ADEN – The United Arab Emirates carried out air strikes against government forces in South Yemen on Thursday in support of southern separatists who have deployed reinforcements to take back control of the port of Aden from their supposed allies in the Saudi-led coalition.
The UAE, the second foreign power in the coalition, said it carried out air strikes against “terrorist organizations” that attacked Saudi-led coalition forces at Aden airport.
“The recent aggravation in offensives against the Arab Coalition forces and civilians pose a menacing threat to the security of the coalition,” the UAE said in a statement published by WAM news agency. “This in turn has necessitated precise and direct air strikes on the 28th and 29th August, 2019 against terrorist militias.”

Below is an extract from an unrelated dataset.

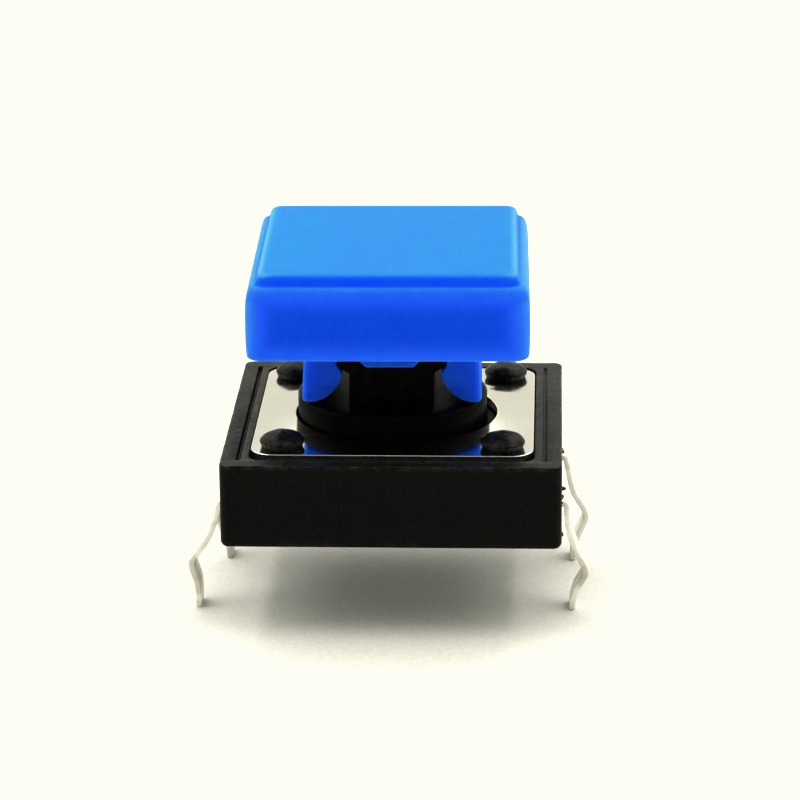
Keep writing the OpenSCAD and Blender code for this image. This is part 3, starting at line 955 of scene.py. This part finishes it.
def make_cap():
    s = Shape()
    corner, along = 12, 30
    wall = 0.9
    r0 = 0.6
    rows = []  # inset, z, corner radius, weight of the paler painted light

    # inside of the skirt, from the ceiling down, with a soft inner corner
    for k in range(4):
        a = math.pi / 2 * k / 3
        rows.append((wall + 0.15 * (1 - math.sin(a)), CEILING_Z - 0.15 * (1 - math.cos(a)), 0.35, 0.0))
    rows += [(wall, 7.4, 0.3, 0.0), (wall, SKIRT_Z + 0.08, 0.3, 0.2)]
    for k in range(1, 5):
        a = math.pi / 2 * k / 4
        rows.append((wall - 0.08 * (1 - math.cos(a)), SKIRT_Z + 0.08 - 0.08 * math.sin(a), 0.33, 0.4))
    # the skirt's rounded foot gets a high weight: painted light from below
    foot = 0.13
    for k in range(6):
        a = math.pi / 2 * k / 5
        t = 0.028 + foot * (1 - math.sin(a))
        rows.append((t, SKIRT_Z + foot * (1 - math.cos(a)), r0 - t, 0.65))
    rows += [(t, z * (CAP_TOP / 9.59) if t > 0.84 else z, max(0.3, r0 - 0.55 * t), wear_and_painted_light) for t, z, wear_and_painted_light in CAP_SECTION]
    rings = []
    for t, z, r, wear_and_painted_light in rows:
        # the ledge is a little wider at the left and right
        tx = t + 0.05 * min(1.0, max(0.0, (t - 0.2) / 0.09)) if z > 9.0 else t
        ring = s.ring(rounded(CAP_W - 2 * tx, CAP_D - 2 * t, r, z, corner, along), wear_and_painted_light)
        for i in ring:
            x, y, _ = s.v[i]
            from_corner = max(CAP_W / 2 - abs(x), CAP_D / 2 - abs(y))
            if z > 9.36:
                # painted highlight: the panel's left and right edges keep the paler painted sheen of the side lamps,
                # its front and rear edges lose it
                s.wear_and_painted_light[i] *= min(1.0, max(0.15, (0.5 - (CAP_W / 2 - tx - abs(x))) / 0.3))
            elif z > SKIRT_Z + 0.1 and t < 0.12:
                # painted side light: the upright corners are painted paler near each corner
                near = min(1.0, max(0.0, (0.98 - from_corner) / 0.8))
                s.wear_and_painted_light[i] = max(s.wear_and_painted_light[i], 0.8 * near ** 0.8 * (1.0 if z < 8.7 else 0.6))
        rings.append(ring)
    for a, b in zip(rings, rings[1:]):
        s.bridge(a, b)
    s.fill((0, 0, 1), rings[-1])
    s.fill((0, 0, -1), rings[0])

    # claws, with their outer upright edges well rounded
    claw = soften([(3.14, 5.6), (3.12, CEILING_Z + 0.12), (1.96, CEILING_Z + 0.12), (1.96, 5.42), (1.8, 5.12), (1.78, 5.02), (1.80, 4.9), (1.97, 4.58), (2.22, 4.28), (2.48, 4.10), (2.80, 4.0), (3.06, 3.99), (3.17, 4.03), (3.22, 4.15), (3.19, 4.8)], 0.05, 3)
    for side in (-1, 1):
        s.add(claw_solid(claw, side).moved(x=CLAW_X))
    # front and rear walls of the socket
    for side in (-1, 1):
        wall_loop = [(-0.84, 5.56), (0.84, 5.56), (1.9, 6.60), (1.9, CEILING_Z + 0.12), (-1.9, CEILING_Z + 0.12), (-1.9, 6.60)]
        wall_loop = soften(wall_loop, [0.16, 0.16, 0.12, 0.02, 0.02, 0.12], 5)
        y0, y1 = sorted((side * 1.96, side * 2.60))
        s.add(prism(wall_loop, y0, y1, 0.06, lambda a, b, h: (a, h, b), 4, 0.5))
    # ribs on the head
    for x, y in ((2.2, 0.3), (0.3, 2.2)):
        rib = soften([(-x, -y), (x, -y), (x, y), (-x, y)], 0.05)
        s.add(prism(rib, HEAD_TOP, CEILING_Z + 0.12, 0.04, lambda a, b, h: (a, b, h), 2, 0.3))
    return s.turned(TURN).moved(x=PLAY_X)


def claw_solid(loop, side):
    """A claw's outline pushed front to back, thinner in x towards both ends."""
    s = Shape()
    half, big, small = 1.9, 0.24, 0.05
    levels = []
    for k in range(8):
        a = math.pi / 2 * k / 7
        levels.append((big * (1 - math.sin(a)), -half + big * (1 - math.cos(a))))
    levels += [(t, -y) for t, y in reversed(levels)]
    rings = []
    for t, y in levels:
        near = max(0.0, 1 - (half - abs(y)) / small)
        pts = []
        for x, z in loop:
            pull = min(1.0, max(0.0, (x - 2.1) / 0.9))
            lift = min(1.0, max(0.0, (4.6 - z) / 0.5))
            xx = x - t * pull + small * near * (1 - pull) * 0.8
            zz = z + 0.5 * t * lift
            pts.append((side * xx, y, zz))
        # the rounded edge rings get a weight for the cap's paler painted edge light
        rings.append(s.ring(pts, 0.5 if t > 0 else 0.1))
    for a, b in zip(rings, rings[1:]):
        s.bridge(a, b, flip=side > 0)
    s.fill((0, -1, 0), rings[0])
    s.fill((0, 1, 0), rings[-1])
    return s


# ---------------------------------------------------------------------------
# Putting the pieces on their bodies
# ---------------------------------------------------------------------------

make_base().object("moulded_base", BASE_PLASTIC, "housing", "base", "black_base", 42)
make_plate().object("stamped_plate", STEEL, "housing", "cover_plate", "bright_steel", 42)
make_strip("front_left", "front_right", -LEAD_Y, [flat_piece(3.15 * s - 0.45, 3.15 * s + 0.45, -LEAD_Y, 1.4) for s in (-1, 1)]).object(
    "front_strip", TIN, "housing", "contact_strip_front", "tinned_lead", 42)
make_strip("rear_left", "rear_right", LEAD_Y, [flat_piece(-0.6, 0.6, -0.6, LEAD_Y), revolve([(0.4, FLOOR_Z - 0.1), (0.4, FLOOR_Z + 0.02), (0.34, FLOOR_Z + 0.05), (0.1, FLOOR_Z + 0.055)], 40)]).object(
    "rear_strip", TIN, "housing", "contact_strip_rear", "tinned_lead", 42)
dome = make_dome().object("sprung_dome", SPRING, "housing", "snap_dome", "spring_steel", 42)
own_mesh(dome)
make_plunger().object("keyed_plunger", PLUNGER_PLASTIC, "button", "plunger", "black_plunger", 42)
make_cap().object("square_cap", CAP_PLASTIC, "button", "cap", "blue_cap", 42)


# ---------------------------------------------------------------------------
# Floor, light and camera
# ---------------------------------------------------------------------------

floor_z = -LEAD_DROP * MM
mesh = bpy.data.meshes.new("floor")
reach = 1.5
mesh.from_pydata([(-reach, -reach, floor_z), (reach, -reach, floor_z), (reach, reach, floor_z), (-reach, reach, floor_z)], [], [(0, 1, 2, 3)])
floor = bpy.data.objects.new("floor", mesh)
bpy.context.scene.collection.objects.link(floor)
paper = Nodes("faintly_glowing_paper")
weave = paper.noise(9.0, 2, 0.5)
paper.link(paper.mix(paper.remap(weave, 0.35, 0.65), (0.478, 0.477, 0.468), (0.522, 0.521, 0.512)), paper.shader.inputs["Base Color"])
paper.link(paper.bump(weave, 0.2, 0.01), paper.shader.inputs["Normal"])
# painted light: the paper glows faintly (emission), lifting the shade under the part
paper.set(Roughness=0.9, Specular_IOR_Level=0.1, Emission_Color=(1.0, 0.985, 0.94, 1.0), Emission_Strength=0.06)
mesh.materials.append(paper.material)

# A light tent: a bright back wall, bright upper side walls, and a darker front
# where the camera looks in.
world = bpy.data.worlds.new("studio")
bpy.context.scene.world = world
world.use_nodes = True
tree = world.node_tree
tree.nodes.clear()
out = tree.nodes.new("ShaderNodeOutputWorld")
back = tree.nodes.new("ShaderNodeBackground")
where = tree.nodes.new("ShaderNodeTexCoord")
split = tree.nodes.new("ShaderNodeSeparateXYZ")
tree.links.new(where.outputs["Generated"], split.inputs[0])


def sky_math(operation, a, b=None):
    n = tree.nodes.new("ShaderNodeMath")
    n.operation = operation
    for i, v in enumerate((a, b)):
        if isinstance(v, (int, float)):
            n.inputs[i].default_value = v
        elif v is not None:
            tree.links.new(v, n.inputs[i])
    return n.outputs[0]


def sky_step(value, low, high):
    n = tree.nodes.new("ShaderNodeMapRange")
    n.interpolation_type = "SMOOTHSTEP"
    n.inputs["From Min"].default_value = low
    n.inputs["From Max"].default_value = high
    tree.links.new(value, n.inputs["Value"])
    return n.outputs["Result"]


def sky_wall(height, stops):
    """Brightness against the sine of the height over the horizon."""
    n = tree.nodes.new("ShaderNodeValToRGB")
    n.color_ramp.interpolation = "EASE"
    ends = n.color_ramp.elements
    for k, (at, value) in enumerate(stops):
        e = ends[k] if k < 2 else ends.new(at)
        e.position = at
        e.color = (value / 8, value / 8, value / 8, 1.0)
    tree.links.new(height, n.inputs[0])
    return n.outputs[0]


flat = sky_math("SQRT", sky_math("ADD", sky_math("MULTIPLY", split.outputs["X"], split.outputs["X"]), sky_math("MULTIPLY", split.outputs["Y"], split.outputs["Y"])))
facing = sky_math("DIVIDE", split.outputs["Y"], sky_math("MAXIMUM", flat, 0.0001))
rear_part = sky_step(facing, 0.52, 0.76)
front_part = sky_step(facing, -0.46, -0.70)
side_part = sky_math("SUBTRACT", sky_math("SUBTRACT", 1.0, rear_part), front_part)
rear_wall = sky_wall(split.outputs["Z"], ((0.0, 2.3), (0.19, 2.3), (0.265, 1.06), (0.49, 1.06), (0.57, 5.0), (0.84, 5.0), (0.92, 2.9)))
side_wall = sky_wall(split.outputs["Z"], ((0.0, 2.0), (0.30, 2.0), (0.40, 2.5), (0.58, 2.5), (0.68, 4.1), (0.88, 4.1), (0.93, 3.1)))
front_wall = sky_wall(split.outputs["Z"], ((0.0, 0.42), (0.38, 0.42), (0.46, 0.15), (0.835, 0.15), (0.88, 3.1)))
light = sky_math("ADD", sky_math("MULTIPLY", rear_wall, rear_part), sky_math("ADD", sky_math("MULTIPLY", side_wall, side_part), sky_math("MULTIPLY", front_wall, front_part)))
# two long lamps over the left and right, from front to rear
across = sky_math("SQRT", sky_math("ADD", sky_math("MULTIPLY", split.outputs["X"], split.outputs["X"]), sky_math("MULTIPLY", split.outputs["Z"], split.outputs["Z"])))
lean = sky_math("DIVIDE", split.outputs["Z"], sky_math("MAXIMUM", across, 0.0001))
# the right one hangs a little lower
lean = sky_math("ADD", lean, sky_math("MULTIPLY", sky_step(split.outputs["X"], -0.02, 0.02), 0.038))
lamp = sky_math("MULTIPLY", sky_step(lean, 0.909, 0.922), sky_step(lean, 0.966, 0.953))
lamp = sky_math("MULTIPLY", lamp, sky_step(sky_math("ABSOLUTE", split.outputs["Y"]), 0.85, 0.65))
light = sky_math("ADD", light, sky_math("MULTIPLY", lamp, 7.4 / 8))
tree.links.new(sky_math("MULTIPLY", light, 7.4), back.inputs["Strength"])
back.inputs["Color"].default_value = (1.0, 0.99, 0.955, 1.0)
tree.links.new(back.outputs[0], out.inputs[0])

# camera at the viewing angle of the photograph
yaw, pitch, roll = math.radians(-2.50), math.radians(18.44), math.radians(-0.45)
ahead = Vector((math.sin(yaw) * math.cos(pitch), math.cos(yaw) * math.cos(pitch), -math.sin(pitch)))
right = Vector((math.cos(yaw), -math.sin(yaw), 0))
up = right.cross(ahead)
r2 = right * math.cos(roll) + up * math.sin(roll)
u2 = -right * math.sin(roll) + up * math.cos(roll)
camera_data = bpy.data.cameras.new("camera")
camera_data.sensor_width = 36.0
camera_data.lens = 3632.0 * 36.0 / 800.0
camera_data.clip_start = 0.001
camera_data.clip_end = 10.0
camera = bpy.data.objects.new("camera", camera_data)
camera.matrix_world = Matrix((
    (r2.x, u2.x, -ahead.x, 0.005575),
    (r2.y, u2.y, -ahead.y, -0.125149),
    (r2.z, u2.z, -ahead.z, 0.045261),
    (0, 0, 0, 1),
))
bpy.context.scene.collection.objects.link(camera)
bpy.context.scene.camera = camera

settings = bpy.context.scene.view_settings
settings.view_transform = "Standard"
settings.look = "None"
# the photograph's tone: rather hard, with a white that is a little warm
settings.use_curve_mapping = True
tone = settings.curve_mapping
tone.use_clip = False
tone.extend = "HORIZONTAL"
tone.black_level = (0.0, 0.0, 0.0)
tone.white_level = (1.0, 1.0, 1.0)
for curve, top in zip(tone.curves, (0.982, 0.982, 0.896)):
    curve.points[0].location = (0.0, 0.0)
    curve.points[-1].location = (1.0, top)
    for x in (0.01, 0.03, 0.08, 0.2, 0.4, 0.7):
        curve.points.new(x, top * x ** 1.3)
tone.update()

Yemeni President Abd-Rabbu Mansour Hadi called on Saudi Arabia to intervene to stop what he called UAE interference and support for separatists here battling to take over Aden.

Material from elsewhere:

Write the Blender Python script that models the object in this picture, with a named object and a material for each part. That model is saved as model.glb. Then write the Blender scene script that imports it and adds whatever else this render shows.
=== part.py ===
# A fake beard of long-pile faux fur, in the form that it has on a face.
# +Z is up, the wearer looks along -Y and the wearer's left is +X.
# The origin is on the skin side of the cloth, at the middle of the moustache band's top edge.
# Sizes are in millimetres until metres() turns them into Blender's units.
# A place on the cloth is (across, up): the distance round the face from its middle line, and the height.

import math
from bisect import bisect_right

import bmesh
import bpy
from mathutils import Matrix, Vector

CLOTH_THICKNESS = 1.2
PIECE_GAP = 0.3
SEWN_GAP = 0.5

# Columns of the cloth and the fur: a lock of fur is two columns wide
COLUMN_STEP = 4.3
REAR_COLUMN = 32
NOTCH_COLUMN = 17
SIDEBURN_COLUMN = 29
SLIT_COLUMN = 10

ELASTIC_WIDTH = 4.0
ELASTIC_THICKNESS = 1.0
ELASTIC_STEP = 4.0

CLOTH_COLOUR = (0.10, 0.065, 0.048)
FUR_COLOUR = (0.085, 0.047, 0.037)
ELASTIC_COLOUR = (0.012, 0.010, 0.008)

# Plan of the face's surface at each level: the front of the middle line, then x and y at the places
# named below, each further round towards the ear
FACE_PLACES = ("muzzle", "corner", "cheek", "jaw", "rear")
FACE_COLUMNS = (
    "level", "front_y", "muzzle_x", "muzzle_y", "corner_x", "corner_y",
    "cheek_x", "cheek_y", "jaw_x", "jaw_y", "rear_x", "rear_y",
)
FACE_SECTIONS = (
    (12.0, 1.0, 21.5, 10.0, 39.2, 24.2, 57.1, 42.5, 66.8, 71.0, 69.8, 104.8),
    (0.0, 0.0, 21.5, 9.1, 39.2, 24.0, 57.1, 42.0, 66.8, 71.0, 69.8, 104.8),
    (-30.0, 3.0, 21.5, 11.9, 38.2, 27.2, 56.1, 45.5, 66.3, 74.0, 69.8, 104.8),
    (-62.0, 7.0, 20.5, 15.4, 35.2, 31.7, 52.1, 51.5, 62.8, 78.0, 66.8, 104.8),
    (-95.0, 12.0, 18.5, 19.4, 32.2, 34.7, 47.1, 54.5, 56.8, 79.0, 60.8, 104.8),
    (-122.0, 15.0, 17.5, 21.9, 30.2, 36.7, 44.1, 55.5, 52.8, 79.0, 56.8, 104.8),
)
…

He added in a statement posted by state news agency SABA on Thursday that government forces had withdrawn from Aden to prevent the city from being destroyed, following the UAE air strikes that left dozens killed and wounded.
Yemen’s Defense Ministry said in a statement that more than 300 people were killed and wounded by air strikes by UAE war planes on Aden and Abyan Province.
Earlier on Thursday, Southern Yemeni separatists brought in reinforcements to bolster their positions in Aden, a day after heavy fighting between the separatists and government forces with whom they were previously allied.
Sporadic clashes broke out across Aden during the day and fighters from both sides patrolled deserted streets, residents said. Shops, restaurants and businesses were closed.
The internationally recognized government of President Hadi, based in Aden since it was ousted from the capital Sanaa by Iran-aligned Houthi forces in 2014, said on Wednesday it had recaptured Aden airport from the separatists and controlled most of the city. Its foes disputed the claim.
The outbreak of hostilities between the two sides is the latest twist in a multi-faceted war in Yemen pitting several factions and armies against each other.
A Western-armed, Sunni Muslim coalition led by Saudi Arabia intervened in Yemen in March 2015 against the Houthis, and the southern separatist allied themselves with the coalition.
But the United Arab Emirates has fallen out with Hadi and withdrawn many of its ground forces, prompting the separatists of the UAE-backed Southern Transitional Council (STC) to try to gain control of Aden.
On Thursday, the STC said some of its troops positioned on the outskirts of the Red Sea port city of Hodeidah, which is under Houthi control, had returned to Aden to join the battle against Hadi’s forces.